Saskatchewan’s ‘silver wave’ is crushing its nursing homes, whose operators say funding from government is unequally distributed and insufficient to meet the needs of the province’s seniors.
Operators of long-term care homes say the dollars they get from government haven’t kept pace with the growing medical needs of their residents, which are becoming more complex as people live longer lives.
“If you walked through a facility 30 years ago and you walk through the facility today, you wouldn’t recognize it. It’s vastly different,” Emmanuel Care President and CEO Scott Irwin said. “Funding has not kept pace with that shift.”
There are 8,824 long-term care beds in Saskatchewan serving a range of people with medical needs that can’t be met at home, in personal care homes or with community services. The vast majority are seniors.
Statistics Canada estimated 15.5 per cent of Saskatchewan residents were 65 or older in 2016 — below the national average, but more than a 10 per cent increase from just five years before in 2011.
In the 1990s, Saskatchewan’s then-NDP government began pushing to expand home care services, so seniors could comfortably and safely live at home for longer.
At the same time, policy changed so that only “heavy care” patients — those who require “regular and continuous medical attention” — would be insured at those facilities.
That means, increasingly, long-term care is no longer as long-term.
“When I first went into long-term care in 1981, we had residents who had been there for 10, 15 years,” said Karen Knelsen, chair of the board of directors for Jubilee Residences. “That does not happen now.”
Jubilee operates two long-term care facilities in Saskatoon, a city that recently accepted an award for being “age-friendly.”
But Knelsen said sufficient care is harder and harder to provide because of the growing medical needs of residents. She sees it partially as a symptom of overcrowding in the province’s acute care centres, like hospitals, even though the health authority says people with those needs are not typically placed in long-term care.
“People are much more frail when they come. They need much more care. They have needs we never used to meet in long-term care,” Knelsen said. “When I first went to long-term care, we would have never admitted anyone who was fed by a tube. Now that’s common.”
Knelsen said that’s often difficult for staff, who can form close relationships with residents. It isn’t uncommon for them to attend their funeral services, she said.
It’s also affecting the homes’ budgets.
Brian Martin, executive director at Mont St. Joseph Home in Prince Albert, said the implication is that residents have much greater acute care needs than they would have just a few decades ago, even if they’re still classified at the same level.
“The sad reality is nothing basic, nothing substantive has changed in how special care homes are resourced,” Martin said.
He and other operators said extra effort from staff is the reason the homes have managed to make do.

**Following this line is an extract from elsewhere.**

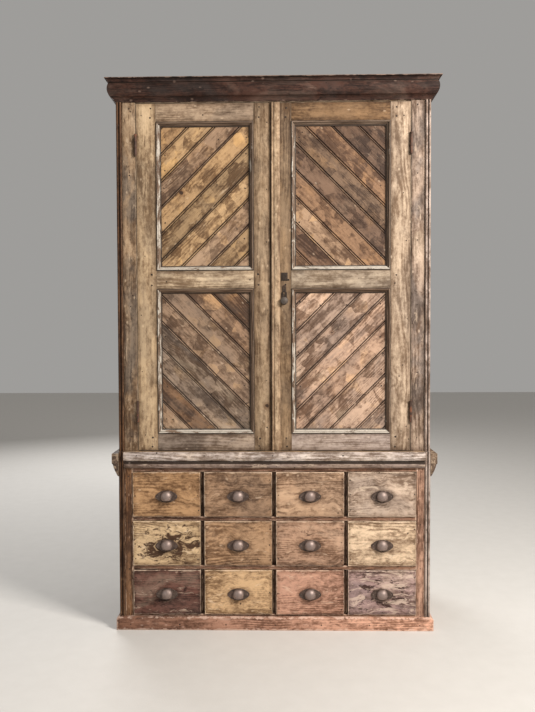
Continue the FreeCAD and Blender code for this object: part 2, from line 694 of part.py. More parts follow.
def door_nodes():
    half_gap = MEETING_GAP / 2
    left = door_frame((-DOOR_EDGE_X, MEETING_X - half_gap), FIELD_LEFT)
    right = door_frame((MEETING_X + half_gap, DOOR_EDGE_X), FIELD_RIGHT)
    housings = [leaf_housing(z, -1) for z in HINGE_Z]
    hanging = cut_all(left[0][0], [mirrored(h) for h in housings])
    left_stiles = [hanging, left[0][1].cut(meeting_rebate())]
    right_stiles = [right[0][0].cut(spindle_hole()), cut_all(right[0][1], housings)]
    leaves = []
    for z in HINGE_Z:
        leaves += hinge_leaf(z, -1, (1,), PIN_R + RUNNING)
    fields = {
        "left": [(FIELD_LEFT, FIELD_HIGH, 1, HIGH_PHASE), (FIELD_LEFT, FIELD_LOW, -1, LOW_PHASE)],
        "right": [(FIELD_RIGHT, FIELD_HIGH, -1, HIGH_PHASE), (FIELD_RIGHT, FIELD_LOW, 1, LOW_PHASE)],
    }
    nodes = {
        "left_door_stiles": left_stiles,
        "left_door_rails": left[1],
        "left_door_hinge_leaves": [mirrored(s) for s in leaves],
        "left_door_bolt_keeps": bolt_keeps(),
        "left_door_bolt": [door_bolt()],
        "right_door_stiles": right_stiles,
        "right_door_rails": right[1],
        "right_door_hinge_leaves": leaves,
        "meeting_bead": [meeting_bead()],
        "lock_plates": lock_plates(),
        "turn_latch": turn_latch(),
    }
    for name, panels in fields.items():
        boards = [field_boards(*panel) for panel in panels]
        nodes[f"{name}_door_boards"] = boards[0] + boards[1]
        mouldings = [field_moulding(panel[0], panel[1]) for panel in panels]
        nodes[f"{name}_door_mouldings"] = mouldings[0] + mouldings[1]
    return nodes


def drawer_nodes():
    """Each drawer and its pull, moved from the top left one."""
    pieces, middle = drawer()
    handle = pull(middle)
    nodes = {}
    for row in range(1, ROWS + 1):
        for column in range(COLUMNS):
            step = V(opening_x(column)[0] - opening_x(0)[0], 0, opening_z(row)[0] - opening_z(1)[0])
            nodes[f"drawer_r{row}c{column + 1}"] = [s.translated(step) for s in pieces]
            nodes[f"drawer_pull_r{row}c{column + 1}"] = [s.translated(step) for s in handle]
    return nodes


def main():
    os.makedirs("parts", exist_ok=True)
    counts = {}
    for nodes in (carcass_nodes(), door_nodes(), drawer_nodes()):
        for name, solids in nodes.items():
            counts[name] = save(name, solids)
    print(len(counts), "nodes,", sum(counts.values()), "solids")


main()
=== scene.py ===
"""Looks of the two-stage pine armoire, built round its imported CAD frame.

Every wooden board is made again as a worn plank: its arrises are rounded and chipped, and it
carries its own place, size, tone and luck as attributes, which one kind of pine shader reads.
The ironwork is cast and rusted. Units are metres, +Z is up and the front faces -Y.
"""

import itertools
import json
import math
import random
from collections import Counter

import bmesh
import bpy
from mathutils import Matrix, Vector, noise


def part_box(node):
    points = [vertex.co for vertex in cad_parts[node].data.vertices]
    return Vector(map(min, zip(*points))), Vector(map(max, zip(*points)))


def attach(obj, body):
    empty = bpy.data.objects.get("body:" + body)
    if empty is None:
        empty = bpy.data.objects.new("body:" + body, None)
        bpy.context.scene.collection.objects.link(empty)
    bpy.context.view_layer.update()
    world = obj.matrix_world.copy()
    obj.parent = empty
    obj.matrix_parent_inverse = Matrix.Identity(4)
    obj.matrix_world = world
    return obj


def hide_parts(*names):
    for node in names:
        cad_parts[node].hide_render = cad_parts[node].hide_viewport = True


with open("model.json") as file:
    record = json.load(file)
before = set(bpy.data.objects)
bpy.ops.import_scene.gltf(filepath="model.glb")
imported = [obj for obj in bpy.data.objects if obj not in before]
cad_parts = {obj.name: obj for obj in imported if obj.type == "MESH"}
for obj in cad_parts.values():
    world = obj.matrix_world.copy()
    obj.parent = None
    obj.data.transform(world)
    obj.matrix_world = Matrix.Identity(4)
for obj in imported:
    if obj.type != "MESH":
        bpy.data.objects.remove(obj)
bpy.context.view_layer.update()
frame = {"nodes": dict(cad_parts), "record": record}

MM = 0.001
X, Y, Z = Vector((1, 0, 0)), Vector((0, 1, 0)), Vector((0, 0, 1))
rng = random.Random(7)

# ---- wood tones (linear colour) ---------------------------------------------------------------
TONES = {
    "left case": (0.285, 0.188, 0.114),
    "right case": (0.300, 0.213, 0.160),
    "left hanging": (0.367, 0.259, 0.159),
    "right hanging": (0.374, 0.278, 0.200),
    "left top": (0.290, 0.200, 0.133),
    "right top": (0.183, 0.105, 0.052),
    "left middle": (0.440, 0.330, 0.222),
    "right middle": (0.315, 0.241, 0.175),
    "left bottom": (0.280, 0.213, 0.166),
    "right bottom": (0.326, 0.255, 0.220),
    "left meeting": (0.270, 0.184, 0.113),
    "right meeting": (0.212, 0.138, 0.080),
    # lighter than the stiles beside it, partly a painted highlight on the proud bead
    "bead": (0.450, 0.318, 0.205),
    "left strip": (0.085, 0.040, 0.018),
    "right strip": (0.430, 0.345, 0.300),
    "left post": (0.190, 0.093, 0.043),
    "right post": (0.375, 0.218, 0.153),
    "rail": (0.170, 0.088, 0.054),
    "plinth": (0.330, 0.160, 0.098),
    "waist": (0.520, 0.434, 0.388),
    "cornice": (0.040, 0.016, 0.0100),
    "gold": (0.315, 0.198, 0.102),
    "ochre": (0.285, 0.172, 0.086),
    "tan": (0.240, 0.148, 0.090),
    "pink tan": (0.332, 0.214, 0.151),
    "pale tan": (0.375, 0.252, 0.182),
    "brown": (0.162, 0.092, 0.052),
    "umber": (0.110, 0.062, 0.038),
    "grey brown": (0.205, 0.137, 0.093),
    "side": (0.230, 0.155, 0.102),
    "raw": (0.300, 0.195, 0.110),
    "raw grey": (0.210, 0.155, 0.108),
    "moulding": (0.175, 0.118, 0.080),
}
IRON_TONE = (0.1, 0.1, 0.1)
NO_MARKS = (0, 0, 0)
DARKER_BELOW = (0.44, 0.38, 0.35)

BODY_OF = {
    node: body for body, nodes in frame["record"]["behaviour"]["bodies"].items() for node in nodes
}
SLOT_OF = {part["node"]: part["material_slot"] for part in frame["record"]["subparts"]}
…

“One of the reasons I still work in a special care home is because of the daily miracles they provide,” said Martin, who has worked in the sector since 1976. “I’m so damn proud of them.”
Knelsen and Irwin echoed the thought.
“I don’t want to say it’s all doom and gloom,” Knelsen said. “One thing long-term care facilities have are staff that really want to be there. They just go above and beyond. If we didn’t have such dedicated staff, we’d be in much worse shape.”
Irwin, Knelsen and Martin all operate affiliated care homes, which work on contract from the Saskatchewan Health Authority and receive most of their funding from it. In the 2018-19 fiscal year, the province’s care homes collectively received $226,757,324 to operate 3,212 beds.
But that funding isn’t distributed equally. Before the SHA existed, principles and service agreements between homes and their respective health regions varied substantially in how many dollars each received for the same work. That’s still the case — both for affiliate homes, which make up around 30 per cent of all long-term care homes in the province, and those operated directly by the SHA.
Dalene Newton, the SHA executive director who oversees continuing care in the Saskatoon area, said a steering committee she co-chairs aims to create a universal agreement on principles and services to bring a “common approach” to funding. She described it as a chance for the new authority to leverage its position to standardize care in the province.
“With the opportunity of the SHA and what it brings to us provincially, there’s a need to have a consistent approach in that agreement,” Newton said.
Negotiations were slated to finish in November, but were not completed due to what SHA spokesperson Amanda Purcell called the “comprehensive nature” of the agreement. Newton now aims to have a draft by the end of March.
Knelsen and Irwin said they were encouraged by conversations with the authority thus far and felt they were being heard. But they also said the crisis is deeper than funding.
“This is a complex issue that requires a societal conversation about what this is worth to us,” Irwin said.